Despite my heritage, I realize that the removal of the Battle Flag was right and a long time coming. I believe that much of what has been discussed about removing other parts of our Confederate history is not only hurting White Southerners but Black Southerners as well. Instead of tearing down monuments or removing the bones of our sometimes conflicted and dark history, whether black or white, why don’t we add to those monuments?  Why don’t we admit to our hate and our heritage.

In South Carolina, for every “Pitchfork” Ben Tillman or Strom Thurmond, there is a Charles Townsend, a Harold Boulware, a Matilda Evans, a Pat Conroy or a former student like Phillip Boykin. Let us remember those folks who have worked hard to unite our South and to move our “multi-racial” society forward. We might also want to remember that like Strom Thurmond or Ben Tillman many of us have some secrets that we would like to hide and forget.

The history that was—WAS… and can NOT be changed…although I have never taught history using a flag or a statue. We must accept and recognize our history, both good and bad. Despite their racism, both Tillman and Thurmond accomplished much good for our state. That statement is not an excuse for their travesties.

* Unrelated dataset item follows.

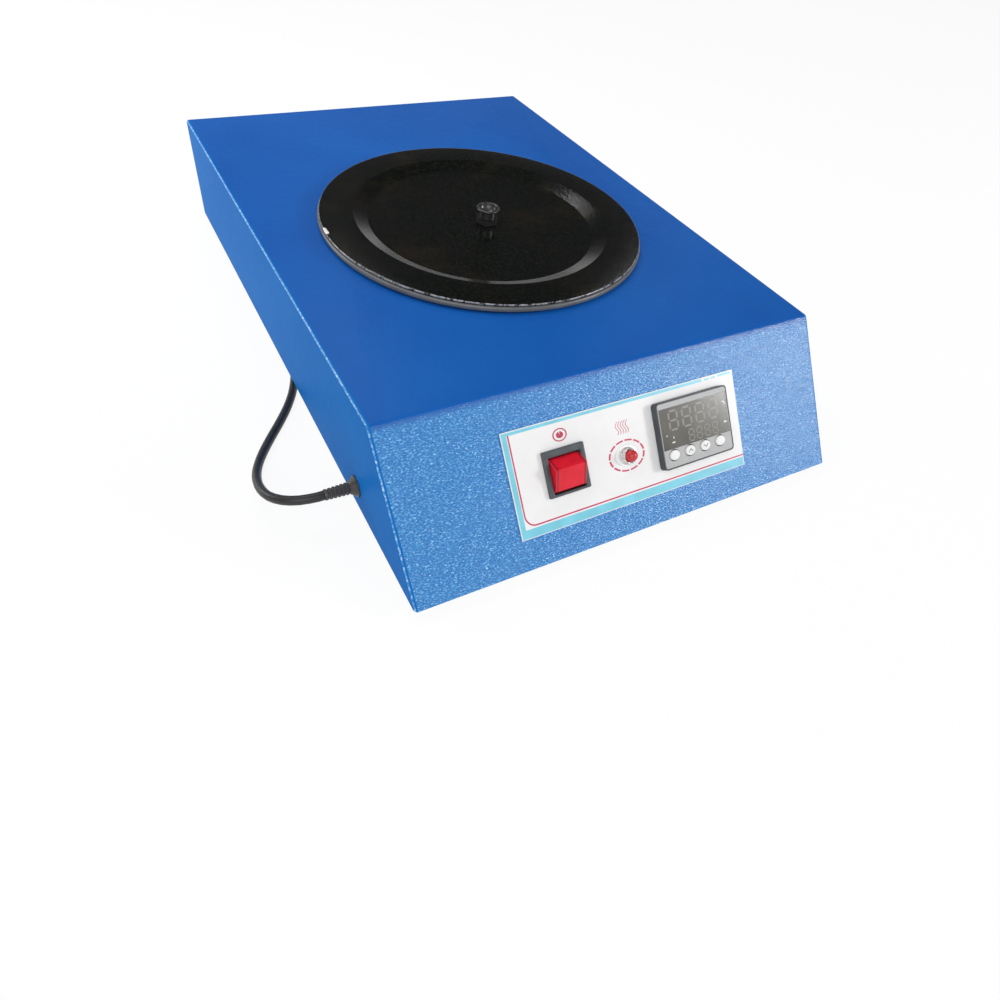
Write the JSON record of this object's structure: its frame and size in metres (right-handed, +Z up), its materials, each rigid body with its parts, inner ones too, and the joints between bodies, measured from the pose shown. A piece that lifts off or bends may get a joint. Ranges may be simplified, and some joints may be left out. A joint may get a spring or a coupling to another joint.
{
  "type": "tissue flotation bath",
  "caption": "Low sheet-metal desk housing with a sloped control panel, a heated round water basin under a dished lid, a temperature controller, a rocker switch and a mains lead.",
  "frame": {"origin": "on the standing surface, under the middle of the housing", "axes": "+Z up, -Y to the front with the sloped control panel, +X to the right as seen from the front"},
  "size_m": [0.3783, 0.5717, 0.0987],
  "materials": {
    "blue_powder_coat": "hammertone powder coat, satin",
    "black_crinkle_paint": "fine crinkle enamel, satin",
    "zinc_sheet": "zinc plated, satin",
    "bright_steel": "bright plated",
    "chrome": "polished",
    "dark_aluminium": "dark non-stick coated, satin",
    "black_rubber": "matte",
    "grey_silicone": "matte",
    "mica": "matte, laminated",
    "glass_wool": "fibrous",
    "label_film": "satin film",
    "switch_plastic": "fine moulded grain",
    "red_lens_plastic": "clear red, glossy",
    "controller_plastic": "fine moulded grain",
    "controller_face_film": "satin film",
    "tinted_window": "tinted, glossy",
    "digit_block": "matte",
    "circuit_board": "solder mask, satin",
    "key_silicone": "matte",
    "terminal_plastic": "matte",
    "cream_phenolic": "semi-gloss",
    "brass": "bright",
    "cord_pvc": "smooth, satin",
    "red_wire": "smooth",
    "white_sleeving": "woven sleeving"
  },
  "bodies": {
    "root": {"housing_shell": "blue_powder_coat", "base_plate": "zinc_sheet", "basin_bracket_1": "zinc_sheet", "basin_bracket_2": "zinc_sheet", "basin_bracket_3": "zinc_sheet", "sensor_saddle": "zinc_sheet", "base_screw_1": "bright_steel", "base_screw_2": "bright_steel", "base_screw_3": "bright_steel", "base_screw_4": "bright_steel", "heater_clamp_plate": "bright_steel", "heater_nut": "bright_steel", "sensor_probe": "bright_steel", "sensor_saddle_screw": "bright_steel", "lamp_nut": "bright_steel", "foot_1": "black_rubber", "foot_2": "black_rubber", "foot_3": "black_rubber", "foot_4": "black_rubber", "cable_grommet": "black_rubber", "bath_basin": "dark_aluminium", "thermal_cutout": "dark_aluminium", "rim_gasket": "grey_silicone", "heater_plate": "mica", "insulation_pad": "glass_wool", "fascia_label": "label_film", "switch_body": "switch_plastic", "lamp_lens": "red_lens_plastic", "lamp_bezel": "chrome", "controller_case": "controller_plastic", "controller_clamp": "controller_plastic", "controller_face": "controller_face_film", "display_window": "tinted_window", "display_digits": "digit_block", "controller_board": "circuit_board", "controller_terminals": "terminal_plastic", "terminal_strip": "cream_phenolic", "earth_stud": "brass", "earth_nut": "brass", "plug_pin_live": "brass", "plug_pin_neutral": "brass", "plug_pin_earth": "brass", "inner_cord": "cord_pvc", "mains_cord": "cord_pvc", "cord_coil": "cord_pvc", "cord_tie": "cord_pvc", "plug_body": "cord_pvc", "heater_lead": "white_sleeving", "sensor_lead": "white_sleeving", "switch_lead": "red_wire", "controller_lead": "red_wire"},
    "lid": {"bath_lid": "black_crinkle_paint", "lid_knob": "black_crinkle_paint", "lid_knob_nut": "black_crinkle_paint", "lid_knob_locknut": "black_crinkle_paint"},
    "rocker": {"switch_rocker": "red_lens_plastic"},
    "button_set": {"button_set": "key_silicone"},
    "button_up": {"button_up": "key_silicone"},
    "button_down": {"button_down": "key_silicone"},
    "button_enter": {"button_enter": "key_silicone"}
  },
  "joints": [
    {"name": "lid_lift", "type": "slide", "parent": "root", "child": "lid", "axis": [0, 0, 1], "range_m": [0, 0.12]},
    {"name": "rocker_tilt", "type": "hinge", "parent": "root", "child": "rocker", "pos_m": [-0.051, -0.2069, 0.04525], "axis": [1, 0, 0], "range_deg": [0, 18]},
    {"name": "button_set_press", "type": "slide", "parent": "root", "child": "button_set", "axis": [0, 0.7442, -0.6679], "range_m": [0, 0.0006], "stiffness_N_per_m": 400, "springref_m": -0.0006},
    {"name": "button_up_press", "type": "slide", "parent": "root", "child": "button_up", "axis": [0, 0.7442, -0.6679], "range_m": [0, 0.0006], "stiffness_N_per_m": 400, "springref_m": -0.0006},
    {"name": "button_down_press", "type": "slide", "parent": "root", "child": "button_down", "axis": [0, 0.7442, -0.6679], "range_m": [0, 0.0006], "stiffness_N_per_m": 400, "springref_m": -0.0006},
    {"name": "button_enter_press", "type": "slide", "parent": "root", "child": "button_enter", "axis": [0, 0.7442, -0.6679], "range_m": [0, 0.0006], "stiffness_N_per_m": 400, "springref_m": -0.0006}
  ]
}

We should admit that the flag and our monuments represents two sides of heritage and unfortunately, one of those sides is hate. To say that slavery was a side issue, despite all of the evidence otherwise, simply marginalizes a large percentage of our population. To me, our heritage of racism and white supremacy is not worth doing that.
(1) Edward Albert Pollard, The Lost Cause: A New Southern History of the War of the Confederates (New York: E. B. Treat & Co., Publishers, 1866).